FRONT was renamed to [Self Chain](https://www.rootdata.com/zh/Projects/detail/Self Chain?k=MTE1MjY= "Intent-Centered Blockchain"), and TVK was renamed to Vanar Chain, which are typical cases. They both significantly increased token issuance under the pretext of node rewards and ecological construction, diluting the value of users' holdings.

4. The Real Problem is Not Renaming, But Avoiding History

Cryptocurrency projects can certainly change their names; this is not a serious issue.

Changes in technical routes, expansions in product boundaries, shifts in market hotspots, and legal risk segmentation can all lead to reasonable brand rejuvenation. Cases like Matic changing to Polygon illustrate that a good name can indeed help a project embrace a larger strategic space.

However, in more cases, the renaming of cryptocurrency projects is not aimed at solidifying the brand but at escaping from it.

Escaping from old price charts, escaping from stuck positions, escaping from hacking attacks, escaping from failed narratives, escaping from user doubts, escaping from stories that can no longer be told.

This is precisely the biggest difference between the cryptocurrency industry and the traditional business world: traditional companies fear losing brand memory, while many cryptocurrency projects fear that users remember too much.

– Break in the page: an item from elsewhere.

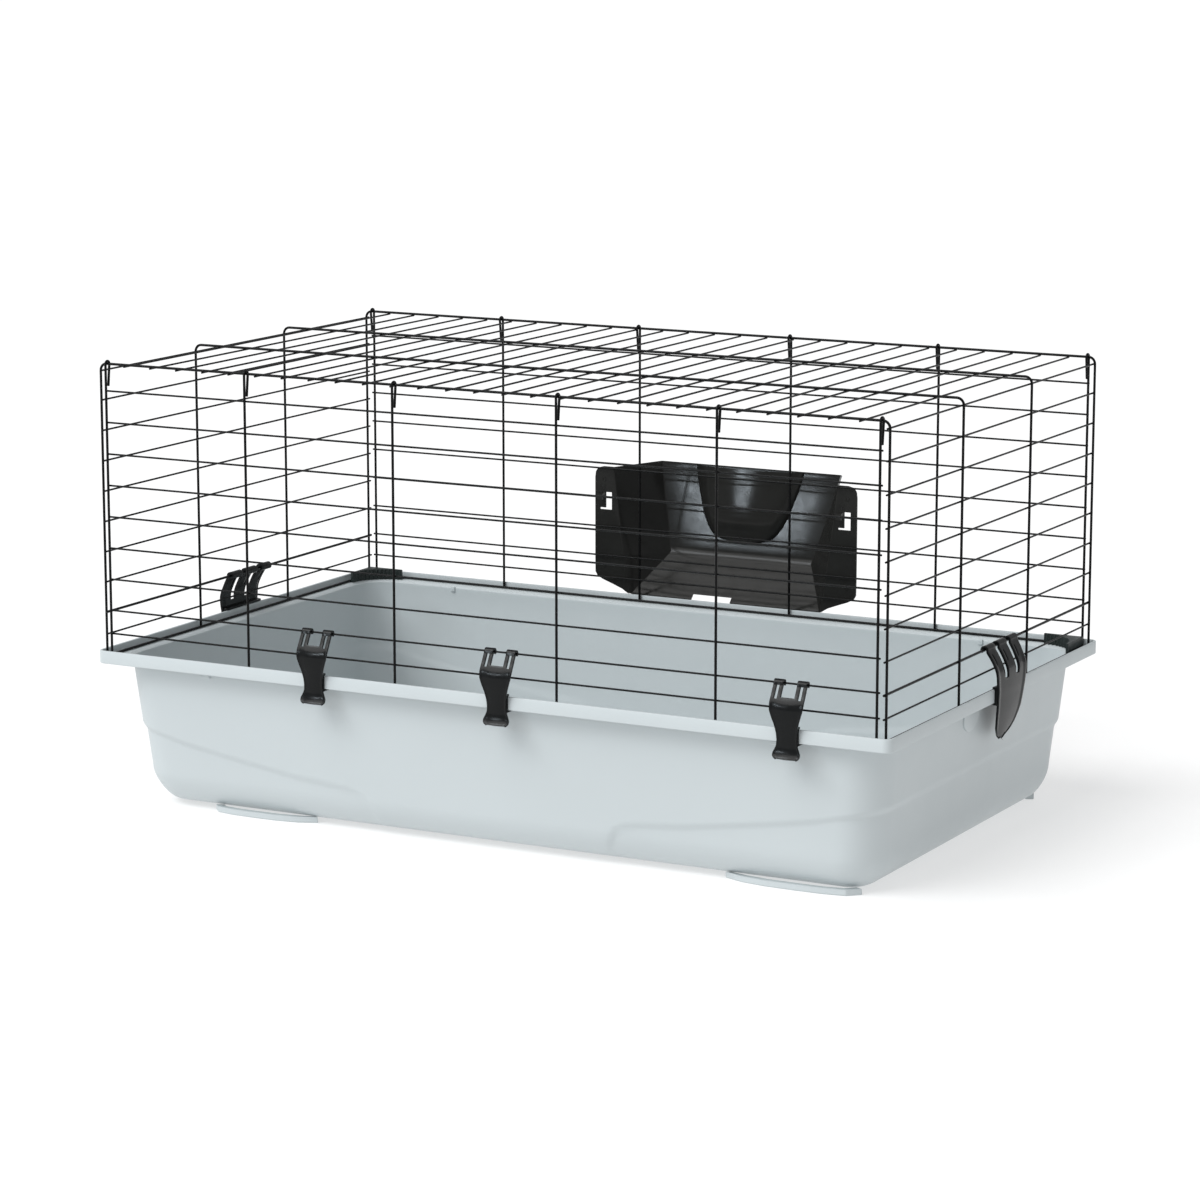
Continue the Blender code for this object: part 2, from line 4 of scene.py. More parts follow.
import bmesh
import bpy
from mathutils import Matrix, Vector


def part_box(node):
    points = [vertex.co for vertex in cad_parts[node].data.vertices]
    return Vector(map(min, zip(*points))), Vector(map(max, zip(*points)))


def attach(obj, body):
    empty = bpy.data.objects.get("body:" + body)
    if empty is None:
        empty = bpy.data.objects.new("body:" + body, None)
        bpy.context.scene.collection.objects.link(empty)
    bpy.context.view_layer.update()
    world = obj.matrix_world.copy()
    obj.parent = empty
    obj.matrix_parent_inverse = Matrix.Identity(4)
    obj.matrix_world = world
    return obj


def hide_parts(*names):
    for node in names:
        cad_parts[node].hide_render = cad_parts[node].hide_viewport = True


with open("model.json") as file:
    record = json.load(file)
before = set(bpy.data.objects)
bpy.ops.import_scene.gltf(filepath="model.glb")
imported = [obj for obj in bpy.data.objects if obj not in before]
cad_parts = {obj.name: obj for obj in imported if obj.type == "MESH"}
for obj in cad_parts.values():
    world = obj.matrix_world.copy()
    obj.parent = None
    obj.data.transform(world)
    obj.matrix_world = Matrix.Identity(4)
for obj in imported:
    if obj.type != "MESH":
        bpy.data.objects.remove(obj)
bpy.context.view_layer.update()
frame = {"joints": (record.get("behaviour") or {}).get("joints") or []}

# ---- places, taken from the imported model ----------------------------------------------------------
TRAY_LOW, TRAY_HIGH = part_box("tray")
HALF_L = (TRAY_HIGH.x - TRAY_LOW.x) / 2
HALF_D = (TRAY_HIGH.y - TRAY_LOW.y) / 2
MID_Y = (TRAY_HIGH.y + TRAY_LOW.y) / 2
RIM = TRAY_HIGH.z
JOINT = {j["name"]: j for j in frame["joints"]}
HOOD_Y = JOINT["back_panel_swing"]["pos_m"][1] - MID_Y
TOP = JOINT["back_panel_swing"]["pos_m"][2] - RIM
ROW_CLIP = JOINT["front_clip_left_swing"]["pos_m"]
END_CLIP = JOINT["right_end_clip_swing"]["pos_m"]

# radii of the frame wires and of the row wires
THICK = 0.0015
THIN = 0.00110


# ---- materials ------------------------------------------------------------------------------------
# a noise texture's values lie mostly between these two
NOISE_LOW, NOISE_HIGH = 0.3, 0.7
SKIN_RELIEF = 0.0004


def shader(name, colour, rough, spread, grain, bump, mottle, rough_spread=0.06, shine=0.5):
    """A moulded or coated surface: colour drift, uneven gloss and a fine skin texture.

    spread and rough_spread are the drift of colour and of roughness, mottle is the size of both
    patterns, and grain and bump are the scale and strength of the skin texture.
    """
    made = bpy.data.materials.new(name)
    made.use_nodes = True
    tree = made.node_tree
    base = tree.nodes["Principled BSDF"]
    base.inputs["Specular IOR Level"].default_value = shine
    where = tree.nodes.new("ShaderNodeTexCoord")

    def noise(scale, detail, roughness=0.5):
        made_noise = tree.nodes.new("ShaderNodeTexNoise")
        made_noise.inputs["Scale"].default_value = scale
        made_noise.inputs["Detail"].default_value = detail
        made_noise.inputs["Roughness"].default_value = roughness
        tree.links.new(where.outputs["Object"], made_noise.inputs["Vector"])
        return made_noise.outputs["Fac"]

    ramp = tree.nodes.new("ShaderNodeValToRGB")
    ramp.color_ramp.elements[0].position = NOISE_LOW
    ramp.color_ramp.elements[1].position = NOISE_HIGH
    ramp.color_ramp.elements[0].color = (*[c * (1 - spread) for c in colour], 1)
    ramp.color_ramp.elements[1].color = (*[min(1, c * (1 + spread)) for c in colour], 1)
    tree.links.new(noise(mottle, 4.0), ramp.inputs["Fac"])
    tree.links.new(ramp.outputs["Color"], base.inputs["Base Color"])

    gloss = tree.nodes.new("ShaderNodeMapRange")
    gloss.inputs["From Min"].default_value = NOISE_LOW
    gloss.inputs["From Max"].default_value = NOISE_HIGH
    gloss.inputs["To Min"].default_value = rough - rough_spread
    gloss.inputs["To Max"].default_value = rough + rough_spread
    tree.links.new(noise(mottle * 4, 6.0, 0.6), gloss.inputs["Value"])
    tree.links.new(gloss.outputs["Result"], base.inputs["Roughness"])

    skin = tree.nodes.new("ShaderNodeBump")
    skin.inputs["Strength"].default_value = bump
    skin.inputs["Distance"].default_value = SKIN_RELIEF
    tree.links.new(noise(grain, 3.0), skin.inputs["Height"])
    tree.links.new(skin.outputs["Normal"], base.inputs["Normal"])
    return made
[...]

Therefore, when a project announces a name change, the market should not only ask what its new name is but should also question three things:

What new real capabilities or strategies has it added? Has its token economics changed? What old history does it most want users to forget?

If there are real products, real income, real users, and clearer strategies behind the renaming, then it may be the beginning of a new phase. But if the renaming is merely accompanied by token swapping, trend-hopping, increased issuance, and clearing of price charts, then it is likely just a beautifully packaged old game.